## EXERCISE OBJECTIVE:
Exactly the lines between the line containing "HEAD_START), (0, floor))" and the line containing "zip(*points))), Vector(map(max, zip(*points)))", together with those two lines, are to be output.

====== GIVEN DATA

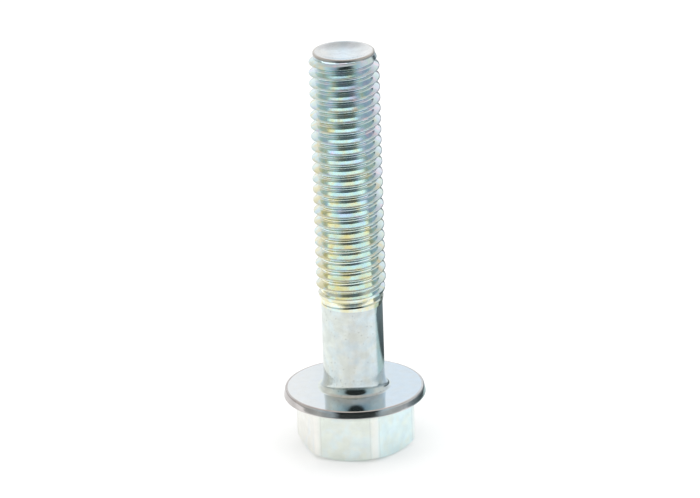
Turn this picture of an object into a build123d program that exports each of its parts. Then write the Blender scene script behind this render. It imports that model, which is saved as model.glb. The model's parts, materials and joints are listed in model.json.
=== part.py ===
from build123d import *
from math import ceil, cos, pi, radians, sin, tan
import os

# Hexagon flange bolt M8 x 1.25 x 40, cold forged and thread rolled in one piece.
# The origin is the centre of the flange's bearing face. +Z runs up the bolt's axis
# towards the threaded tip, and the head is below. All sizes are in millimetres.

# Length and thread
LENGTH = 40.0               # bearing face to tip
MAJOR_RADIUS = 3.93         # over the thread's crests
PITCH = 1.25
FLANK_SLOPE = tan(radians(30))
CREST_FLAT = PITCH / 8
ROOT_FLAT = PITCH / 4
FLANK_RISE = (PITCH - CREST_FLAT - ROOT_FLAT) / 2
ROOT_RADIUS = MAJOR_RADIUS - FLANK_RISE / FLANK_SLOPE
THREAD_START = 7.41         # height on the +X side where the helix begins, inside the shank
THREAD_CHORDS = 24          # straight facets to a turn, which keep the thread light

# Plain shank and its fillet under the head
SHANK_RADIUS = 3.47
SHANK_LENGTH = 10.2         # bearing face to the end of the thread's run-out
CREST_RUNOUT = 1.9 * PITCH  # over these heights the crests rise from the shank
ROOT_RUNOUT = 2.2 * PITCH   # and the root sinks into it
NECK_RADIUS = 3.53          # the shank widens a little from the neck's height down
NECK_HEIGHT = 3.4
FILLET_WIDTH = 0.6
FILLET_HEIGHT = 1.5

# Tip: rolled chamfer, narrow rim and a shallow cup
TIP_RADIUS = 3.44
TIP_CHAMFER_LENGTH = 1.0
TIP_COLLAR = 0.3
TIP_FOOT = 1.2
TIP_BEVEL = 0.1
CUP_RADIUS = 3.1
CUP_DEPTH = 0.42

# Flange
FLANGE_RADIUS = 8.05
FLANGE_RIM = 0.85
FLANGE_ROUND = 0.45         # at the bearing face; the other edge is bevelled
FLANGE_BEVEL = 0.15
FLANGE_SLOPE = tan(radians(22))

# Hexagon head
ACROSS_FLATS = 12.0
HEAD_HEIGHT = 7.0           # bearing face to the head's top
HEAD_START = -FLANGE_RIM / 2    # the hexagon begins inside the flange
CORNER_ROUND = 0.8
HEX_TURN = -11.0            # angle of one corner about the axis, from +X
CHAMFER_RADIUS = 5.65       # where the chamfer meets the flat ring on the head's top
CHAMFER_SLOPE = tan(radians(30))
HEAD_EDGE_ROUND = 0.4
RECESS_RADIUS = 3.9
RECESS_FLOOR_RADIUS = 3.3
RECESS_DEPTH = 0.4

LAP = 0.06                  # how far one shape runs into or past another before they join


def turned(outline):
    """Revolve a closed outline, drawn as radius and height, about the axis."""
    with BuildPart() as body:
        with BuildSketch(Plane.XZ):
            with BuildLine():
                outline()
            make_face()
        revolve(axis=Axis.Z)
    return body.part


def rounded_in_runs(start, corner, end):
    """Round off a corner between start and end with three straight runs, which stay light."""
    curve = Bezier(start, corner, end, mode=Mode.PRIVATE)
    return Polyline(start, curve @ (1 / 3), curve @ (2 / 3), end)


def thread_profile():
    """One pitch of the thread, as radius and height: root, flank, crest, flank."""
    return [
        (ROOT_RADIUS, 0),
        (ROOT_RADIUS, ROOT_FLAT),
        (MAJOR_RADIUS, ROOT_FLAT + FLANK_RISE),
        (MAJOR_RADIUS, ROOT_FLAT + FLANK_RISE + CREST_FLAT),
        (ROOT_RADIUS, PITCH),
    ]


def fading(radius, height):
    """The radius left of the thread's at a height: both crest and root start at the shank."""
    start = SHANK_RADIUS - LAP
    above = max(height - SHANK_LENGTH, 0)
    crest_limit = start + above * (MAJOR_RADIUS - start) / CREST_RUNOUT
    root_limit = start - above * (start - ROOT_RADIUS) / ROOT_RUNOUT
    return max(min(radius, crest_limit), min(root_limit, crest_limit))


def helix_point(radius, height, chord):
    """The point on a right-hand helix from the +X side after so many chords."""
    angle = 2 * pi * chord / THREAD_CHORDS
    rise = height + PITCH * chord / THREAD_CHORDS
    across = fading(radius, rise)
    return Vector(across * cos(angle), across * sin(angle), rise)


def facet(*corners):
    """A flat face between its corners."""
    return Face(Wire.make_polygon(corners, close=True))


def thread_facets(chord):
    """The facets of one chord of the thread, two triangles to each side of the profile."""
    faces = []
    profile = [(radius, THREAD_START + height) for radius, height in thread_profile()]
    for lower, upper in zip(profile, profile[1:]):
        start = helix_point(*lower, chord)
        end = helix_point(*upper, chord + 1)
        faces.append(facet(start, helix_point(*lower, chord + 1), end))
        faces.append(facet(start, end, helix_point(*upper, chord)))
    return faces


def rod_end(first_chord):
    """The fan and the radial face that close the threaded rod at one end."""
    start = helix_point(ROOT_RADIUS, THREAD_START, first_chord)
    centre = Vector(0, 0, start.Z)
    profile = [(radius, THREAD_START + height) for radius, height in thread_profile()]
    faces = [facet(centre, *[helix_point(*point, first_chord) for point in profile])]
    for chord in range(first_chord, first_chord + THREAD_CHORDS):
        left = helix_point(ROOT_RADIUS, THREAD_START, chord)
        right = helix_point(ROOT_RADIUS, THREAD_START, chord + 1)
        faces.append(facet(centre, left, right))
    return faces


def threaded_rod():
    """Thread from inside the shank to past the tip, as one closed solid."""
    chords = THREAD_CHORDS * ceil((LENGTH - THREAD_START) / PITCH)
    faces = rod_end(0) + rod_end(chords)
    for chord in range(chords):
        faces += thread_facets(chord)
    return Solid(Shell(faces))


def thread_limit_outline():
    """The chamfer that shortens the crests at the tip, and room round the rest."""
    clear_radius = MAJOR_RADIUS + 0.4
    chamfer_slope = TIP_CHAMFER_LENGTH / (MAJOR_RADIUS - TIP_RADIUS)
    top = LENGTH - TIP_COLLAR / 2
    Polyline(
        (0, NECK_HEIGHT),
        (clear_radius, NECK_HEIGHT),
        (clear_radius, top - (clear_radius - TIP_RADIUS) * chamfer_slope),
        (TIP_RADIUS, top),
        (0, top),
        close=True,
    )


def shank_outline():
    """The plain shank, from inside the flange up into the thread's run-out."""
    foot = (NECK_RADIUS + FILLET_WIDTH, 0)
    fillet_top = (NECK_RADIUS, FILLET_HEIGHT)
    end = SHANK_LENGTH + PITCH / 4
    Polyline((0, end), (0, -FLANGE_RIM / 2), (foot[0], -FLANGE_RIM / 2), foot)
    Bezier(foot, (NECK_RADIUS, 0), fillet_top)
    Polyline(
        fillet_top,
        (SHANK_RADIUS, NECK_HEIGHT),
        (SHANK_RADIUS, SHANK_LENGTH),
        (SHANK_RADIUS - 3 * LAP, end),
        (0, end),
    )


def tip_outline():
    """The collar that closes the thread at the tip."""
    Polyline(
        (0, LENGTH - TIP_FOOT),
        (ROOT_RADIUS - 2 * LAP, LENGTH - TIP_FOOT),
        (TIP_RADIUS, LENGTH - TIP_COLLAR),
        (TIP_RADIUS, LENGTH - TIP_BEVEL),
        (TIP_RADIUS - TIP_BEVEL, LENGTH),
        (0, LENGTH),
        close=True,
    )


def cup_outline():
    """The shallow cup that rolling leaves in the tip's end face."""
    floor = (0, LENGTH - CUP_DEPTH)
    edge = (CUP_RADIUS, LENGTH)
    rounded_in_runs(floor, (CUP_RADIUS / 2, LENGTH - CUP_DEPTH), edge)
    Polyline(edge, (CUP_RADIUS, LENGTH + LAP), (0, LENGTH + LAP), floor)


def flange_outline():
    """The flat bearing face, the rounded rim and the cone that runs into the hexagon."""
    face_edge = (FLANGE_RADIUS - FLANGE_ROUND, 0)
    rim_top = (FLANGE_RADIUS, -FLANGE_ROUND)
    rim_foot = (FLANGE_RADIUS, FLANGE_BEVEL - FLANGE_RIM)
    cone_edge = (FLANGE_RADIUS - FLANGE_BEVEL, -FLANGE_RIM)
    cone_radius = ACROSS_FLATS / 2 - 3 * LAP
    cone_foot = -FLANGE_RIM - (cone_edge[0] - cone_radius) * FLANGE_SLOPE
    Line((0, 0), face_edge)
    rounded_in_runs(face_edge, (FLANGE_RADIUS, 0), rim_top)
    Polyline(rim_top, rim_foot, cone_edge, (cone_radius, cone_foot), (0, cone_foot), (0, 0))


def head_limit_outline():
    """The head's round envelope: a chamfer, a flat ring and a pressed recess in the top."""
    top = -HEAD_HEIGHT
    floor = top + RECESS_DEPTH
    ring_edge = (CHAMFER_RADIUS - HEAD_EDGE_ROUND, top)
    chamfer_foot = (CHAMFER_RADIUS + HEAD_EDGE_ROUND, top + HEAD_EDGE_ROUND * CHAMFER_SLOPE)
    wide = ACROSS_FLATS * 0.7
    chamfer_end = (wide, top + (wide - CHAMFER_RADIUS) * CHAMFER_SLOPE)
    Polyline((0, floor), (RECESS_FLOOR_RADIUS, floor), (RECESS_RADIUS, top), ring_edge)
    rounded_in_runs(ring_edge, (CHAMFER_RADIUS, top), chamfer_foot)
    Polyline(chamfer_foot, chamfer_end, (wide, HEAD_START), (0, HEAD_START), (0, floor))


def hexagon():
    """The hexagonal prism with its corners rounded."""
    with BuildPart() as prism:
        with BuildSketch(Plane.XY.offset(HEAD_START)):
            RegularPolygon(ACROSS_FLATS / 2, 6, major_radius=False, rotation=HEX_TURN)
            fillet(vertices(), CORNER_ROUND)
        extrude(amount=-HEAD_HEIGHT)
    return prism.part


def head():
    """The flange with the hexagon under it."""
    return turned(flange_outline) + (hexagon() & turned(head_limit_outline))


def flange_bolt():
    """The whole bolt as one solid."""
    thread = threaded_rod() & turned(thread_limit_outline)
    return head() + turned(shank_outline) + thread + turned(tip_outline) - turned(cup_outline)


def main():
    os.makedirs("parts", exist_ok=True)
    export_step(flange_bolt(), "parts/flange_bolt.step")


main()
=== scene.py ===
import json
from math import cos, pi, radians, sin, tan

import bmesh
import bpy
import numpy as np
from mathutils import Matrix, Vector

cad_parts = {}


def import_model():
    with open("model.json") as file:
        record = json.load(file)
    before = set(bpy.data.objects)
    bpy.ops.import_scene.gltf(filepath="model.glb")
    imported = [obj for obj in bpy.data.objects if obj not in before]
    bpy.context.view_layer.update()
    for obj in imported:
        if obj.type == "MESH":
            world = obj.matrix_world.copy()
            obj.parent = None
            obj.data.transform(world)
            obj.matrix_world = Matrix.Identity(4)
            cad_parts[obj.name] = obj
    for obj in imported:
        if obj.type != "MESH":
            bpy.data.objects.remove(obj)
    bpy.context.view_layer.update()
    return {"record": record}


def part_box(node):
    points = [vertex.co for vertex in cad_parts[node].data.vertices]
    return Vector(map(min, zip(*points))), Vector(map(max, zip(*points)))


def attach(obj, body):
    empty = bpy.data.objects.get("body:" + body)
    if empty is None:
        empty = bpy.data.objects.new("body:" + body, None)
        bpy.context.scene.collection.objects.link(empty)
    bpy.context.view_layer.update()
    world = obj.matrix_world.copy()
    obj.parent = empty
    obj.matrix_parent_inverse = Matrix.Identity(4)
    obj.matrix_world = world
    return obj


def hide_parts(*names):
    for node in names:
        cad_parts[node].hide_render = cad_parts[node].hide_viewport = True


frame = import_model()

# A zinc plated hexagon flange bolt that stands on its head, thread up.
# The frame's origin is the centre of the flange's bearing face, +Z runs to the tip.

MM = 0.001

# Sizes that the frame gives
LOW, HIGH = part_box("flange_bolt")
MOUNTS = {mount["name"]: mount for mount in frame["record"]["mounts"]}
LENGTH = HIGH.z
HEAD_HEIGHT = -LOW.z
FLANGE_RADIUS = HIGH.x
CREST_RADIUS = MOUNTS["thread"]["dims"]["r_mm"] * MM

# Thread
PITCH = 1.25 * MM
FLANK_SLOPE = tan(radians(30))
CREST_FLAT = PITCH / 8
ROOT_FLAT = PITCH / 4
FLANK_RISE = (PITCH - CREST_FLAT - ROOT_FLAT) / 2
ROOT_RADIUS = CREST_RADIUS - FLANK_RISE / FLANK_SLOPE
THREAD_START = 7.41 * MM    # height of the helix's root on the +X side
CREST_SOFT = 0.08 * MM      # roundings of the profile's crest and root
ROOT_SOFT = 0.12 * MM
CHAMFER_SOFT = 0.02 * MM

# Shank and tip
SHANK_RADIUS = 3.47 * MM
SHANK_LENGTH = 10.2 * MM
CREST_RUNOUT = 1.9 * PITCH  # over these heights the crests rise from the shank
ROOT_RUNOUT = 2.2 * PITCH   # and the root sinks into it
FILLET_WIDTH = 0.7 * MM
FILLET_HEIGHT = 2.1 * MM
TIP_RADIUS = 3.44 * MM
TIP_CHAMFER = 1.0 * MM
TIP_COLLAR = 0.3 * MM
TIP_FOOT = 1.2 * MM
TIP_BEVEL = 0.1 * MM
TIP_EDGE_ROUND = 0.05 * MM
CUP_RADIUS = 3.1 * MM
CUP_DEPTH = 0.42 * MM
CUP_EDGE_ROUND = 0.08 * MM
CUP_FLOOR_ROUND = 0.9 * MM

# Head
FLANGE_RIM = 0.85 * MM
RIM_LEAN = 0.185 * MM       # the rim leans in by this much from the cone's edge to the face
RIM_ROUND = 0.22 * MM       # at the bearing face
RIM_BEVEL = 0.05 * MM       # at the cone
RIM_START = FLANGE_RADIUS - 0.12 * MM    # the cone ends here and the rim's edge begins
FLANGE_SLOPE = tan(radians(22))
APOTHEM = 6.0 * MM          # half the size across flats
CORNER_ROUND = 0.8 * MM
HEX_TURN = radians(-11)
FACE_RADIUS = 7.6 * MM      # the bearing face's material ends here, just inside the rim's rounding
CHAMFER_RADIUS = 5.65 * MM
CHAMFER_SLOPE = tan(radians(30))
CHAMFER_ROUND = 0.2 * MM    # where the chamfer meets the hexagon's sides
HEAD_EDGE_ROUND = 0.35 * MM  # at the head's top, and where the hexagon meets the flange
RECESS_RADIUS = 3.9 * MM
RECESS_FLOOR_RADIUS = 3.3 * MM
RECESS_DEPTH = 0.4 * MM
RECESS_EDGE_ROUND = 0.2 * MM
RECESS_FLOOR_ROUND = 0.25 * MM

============
====== GIVEN DATA

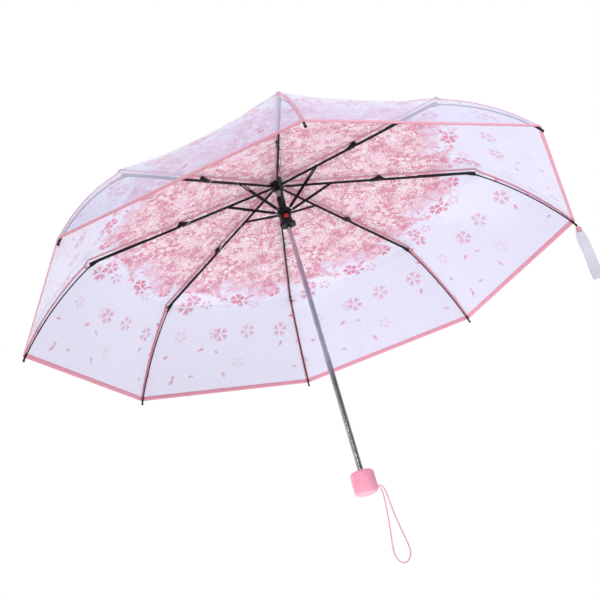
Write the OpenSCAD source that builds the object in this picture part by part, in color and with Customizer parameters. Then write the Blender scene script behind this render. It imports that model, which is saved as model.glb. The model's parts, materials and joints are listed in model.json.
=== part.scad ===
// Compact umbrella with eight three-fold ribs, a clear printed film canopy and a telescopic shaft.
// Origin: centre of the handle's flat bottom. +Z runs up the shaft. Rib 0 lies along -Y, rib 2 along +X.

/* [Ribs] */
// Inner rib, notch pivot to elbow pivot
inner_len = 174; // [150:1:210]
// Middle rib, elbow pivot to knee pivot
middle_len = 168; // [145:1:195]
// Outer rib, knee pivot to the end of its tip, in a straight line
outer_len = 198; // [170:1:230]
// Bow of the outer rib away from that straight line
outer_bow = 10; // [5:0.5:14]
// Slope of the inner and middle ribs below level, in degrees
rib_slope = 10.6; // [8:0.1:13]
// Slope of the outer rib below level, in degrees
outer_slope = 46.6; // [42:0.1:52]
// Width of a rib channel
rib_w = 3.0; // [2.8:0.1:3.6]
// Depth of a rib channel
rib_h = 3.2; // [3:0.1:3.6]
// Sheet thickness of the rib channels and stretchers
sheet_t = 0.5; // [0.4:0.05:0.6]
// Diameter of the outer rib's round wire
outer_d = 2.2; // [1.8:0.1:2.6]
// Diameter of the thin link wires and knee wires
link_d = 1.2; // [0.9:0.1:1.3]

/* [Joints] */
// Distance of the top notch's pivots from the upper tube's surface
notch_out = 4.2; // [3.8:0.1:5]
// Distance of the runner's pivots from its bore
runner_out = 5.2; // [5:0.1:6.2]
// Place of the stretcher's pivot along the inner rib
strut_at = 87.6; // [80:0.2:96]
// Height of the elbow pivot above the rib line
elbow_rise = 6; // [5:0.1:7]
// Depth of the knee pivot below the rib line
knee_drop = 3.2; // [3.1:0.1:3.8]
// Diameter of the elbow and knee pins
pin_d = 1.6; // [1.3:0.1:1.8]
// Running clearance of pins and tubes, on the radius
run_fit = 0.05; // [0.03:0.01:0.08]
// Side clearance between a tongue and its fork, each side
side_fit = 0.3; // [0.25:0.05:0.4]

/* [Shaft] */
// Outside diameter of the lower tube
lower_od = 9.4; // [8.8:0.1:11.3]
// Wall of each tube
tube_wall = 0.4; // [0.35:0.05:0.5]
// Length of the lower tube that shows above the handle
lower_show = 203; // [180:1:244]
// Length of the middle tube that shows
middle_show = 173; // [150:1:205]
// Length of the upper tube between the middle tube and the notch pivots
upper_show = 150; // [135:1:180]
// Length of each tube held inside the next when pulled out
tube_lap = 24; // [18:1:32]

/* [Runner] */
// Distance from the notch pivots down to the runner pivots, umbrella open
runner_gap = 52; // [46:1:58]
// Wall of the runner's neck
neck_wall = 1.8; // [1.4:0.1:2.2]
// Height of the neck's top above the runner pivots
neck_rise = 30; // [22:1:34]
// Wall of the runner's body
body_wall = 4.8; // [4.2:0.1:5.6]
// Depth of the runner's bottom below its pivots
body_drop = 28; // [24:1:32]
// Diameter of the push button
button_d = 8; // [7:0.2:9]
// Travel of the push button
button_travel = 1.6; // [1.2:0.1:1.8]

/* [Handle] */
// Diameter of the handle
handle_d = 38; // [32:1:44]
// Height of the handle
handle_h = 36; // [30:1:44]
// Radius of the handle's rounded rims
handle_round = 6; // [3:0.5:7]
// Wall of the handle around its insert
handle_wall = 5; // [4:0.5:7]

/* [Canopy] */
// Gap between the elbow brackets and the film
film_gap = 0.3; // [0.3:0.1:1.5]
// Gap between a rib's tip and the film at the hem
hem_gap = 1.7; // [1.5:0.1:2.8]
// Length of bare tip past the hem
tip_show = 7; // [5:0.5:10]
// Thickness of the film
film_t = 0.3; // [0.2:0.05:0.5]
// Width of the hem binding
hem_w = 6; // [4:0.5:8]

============

## FINAL RESULT:
    Polyline(chamfer_foot, chamfer_end, (wide, HEAD_START), (0, HEAD_START), (0, floor))


def hexagon():
    """The hexagonal prism with its corners rounded."""
    with BuildPart() as prism:
        with BuildSketch(Plane.XY.offset(HEAD_START)):
            RegularPolygon(ACROSS_FLATS / 2, 6, major_radius=False, rotation=HEX_TURN)
            fillet(vertices(), CORNER_ROUND)
        extrude(amount=-HEAD_HEIGHT)
    return prism.part


def head():
    """The flange with the hexagon under it."""
    return turned(flange_outline) + (hexagon() & turned(head_limit_outline))


def flange_bolt():
    """The whole bolt as one solid."""
    thread = threaded_rod() & turned(thread_limit_outline)
    return head() + turned(shank_outline) + thread + turned(tip_outline) - turned(cup_outline)


def main():
    os.makedirs("parts", exist_ok=True)
    export_step(flange_bolt(), "parts/flange_bolt.step")


main()
=== scene.py ===
import json
from math import cos, pi, radians, sin, tan

import bmesh
import bpy
import numpy as np
from mathutils import Matrix, Vector

cad_parts = {}


def import_model():
    with open("model.json") as file:
        record = json.load(file)
    before = set(bpy.data.objects)
    bpy.ops.import_scene.gltf(filepath="model.glb")
    imported = [obj for obj in bpy.data.objects if obj not in before]
    bpy.context.view_layer.update()
    for obj in imported:
        if obj.type == "MESH":
            world = obj.matrix_world.copy()
            obj.parent = None
            obj.data.transform(world)
            obj.matrix_world = Matrix.Identity(4)
            cad_parts[obj.name] = obj
    for obj in imported:
        if obj.type != "MESH":
            bpy.data.objects.remove(obj)
    bpy.context.view_layer.update()
    return {"record": record}


def part_box(node):
    points = [vertex.co for vertex in cad_parts[node].data.vertices]
    return Vector(map(min, zip(*points))), Vector(map(max, zip(*points)))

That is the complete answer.